When I was in seventh grade, I remember crying because of my grandfather’s passing. I was angry. I was depressed. I was traumatized. This was all because I couldn’t do anything to stop people from leaving me and everything was just out of my control. After that, many people continued to leave my life due to many reasons. The various “heartbreaks” that I have experienced changed my life completely. Many things that had value suddently started to not have as much significance as it had before. Experiencing loss caused me to go through many sleepless nights, which gave me the chance to reflect over and over on how I should deal with it. This is what I’ve learned from going through various heartbreaks and loss.
1. Power of Vulnerability
When you are in a state of loss, nothing helps you more than having a group of friends or family members to talk to. You must always know who will be ready to support you and remember who you can rely on to make yourself feel better in those bad times. Most importantly, you must not be afraid to be brave and share your own story with others. Sometimes we think that keeping everything to ourselves is a way of avoiding distractions and interruptions to other people’s lives, but there are so many people out there who are willing to hear you out. When you are vulnerable, other people are able to learn more about you and give you powerful advice that you might not know before. Being vulnerable is also a sign of sincerity and trust. When you are vulnerable to the people around you, you are showing that your listener is someone important and trustworthy. You will be surprised what they will give to you in return: love, support, and their vulnerabilities too.
2. Happiness Isn’t Always The Standard
Everyday when we go out, we ask general questions to people like “how are you?” And “how have you been?”. Most of the time, the replies we receive are “I’m fine”, “I’m good” or “I’m okay”. I realized after hearing this a thousand times that sometimes, people are lying. There will always be days that you are sad and that you are not feeling entirely happy. By not being vulnerable, people are setting up the standard for happiness to be so high that others start to “emulate” that standard of happiness. When I went through loss, I realized that many days I did not feel fine. There were many days I was on the floor crying, wondering where my next step was going to be. It is important that we are truthful to our own feelings and realize that we are not always going to be happy all the time. We are humans and as John Green wrote, “Pain demands to be felt”.
3. Time Heals Everything
Whether you like to admit it or not, time does heal every heartbreak. When I was going through loss, I would always love to say that “time will not take away the painful feelings away” to emphasize how hurt I am. However, always remember that no matter how much pain you are experiencing, time will eventually heal you and decrease the intensity of your grief. You will always find various sources of happiness that will uplift you. However, the amount of time it takes for you to heal depends on your mindset — whether or not you will view things differently in a positive light or stay narrow-minded.

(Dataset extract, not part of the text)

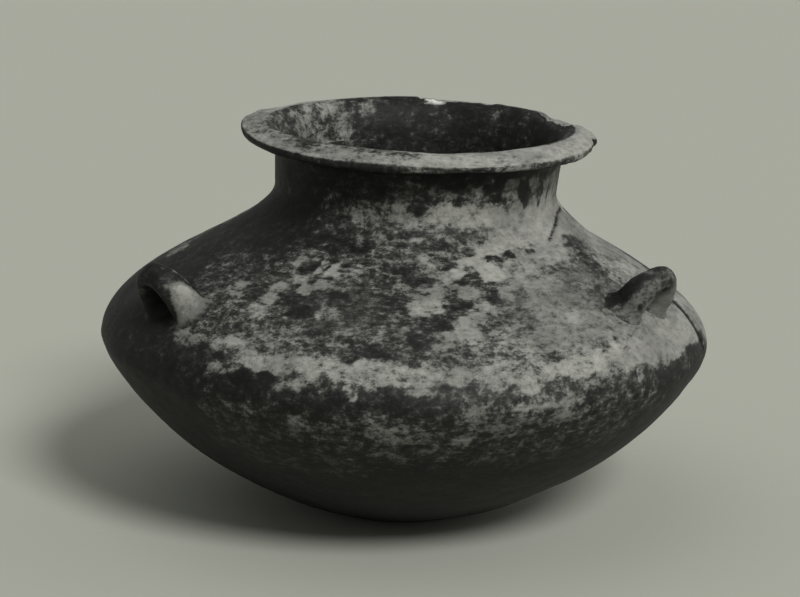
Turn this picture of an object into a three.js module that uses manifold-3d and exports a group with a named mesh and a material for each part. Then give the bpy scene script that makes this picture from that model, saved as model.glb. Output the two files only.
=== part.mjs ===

4. Logic Suppresses Emotions
Over the times I was going through loss, I began to reflect more and more. When you reflect and start writing things down, you are turning your emotions into logical thoughts that will allow yourself to understand your situation more. When you understand why you feel the way you feel or truly understand the origins of your feelings, it will really help you get through your heartbreaks. One thing I realized from continuous reflections is that we lose someone everyday. When we start to not contact someone or stop keeping in touch with someone, that person will eventually leave you. Loss is a common state of humanity that is inevitable. Realizing this made me more understanding of loss as something that I must generally face and it really helped me get out of depressing times. When you make reflections, try to make lots of generalizations: it will help you view the world more as a whole.
5. Have Courage To Love Again
When I went through loss, I didn’t have the courage to let people into my life because I thought that allowing people into my life would mean that there would be a higher chance that they could just walk straight out. I understand that sometimes it is hard to have the audacity to start feeling again, but don’t let sadness determine your next step to living life the fullest and finding happiness. Remember that every choice is a risk and bravery is always a skill that needs to be practiced.
6. Love Yourself
When you go through loss, you might start to blame yourself and ask for validation from people. But always remember that you don’t always have to be “correct” all the time because people have their own reasons to leave you. So when people leave you, give them the benefit of the doubt and start to think about what your next step is going to be. Don’t immerse yourself into sadness. Always keep in mind that when you are broken, you do not have to stay broken.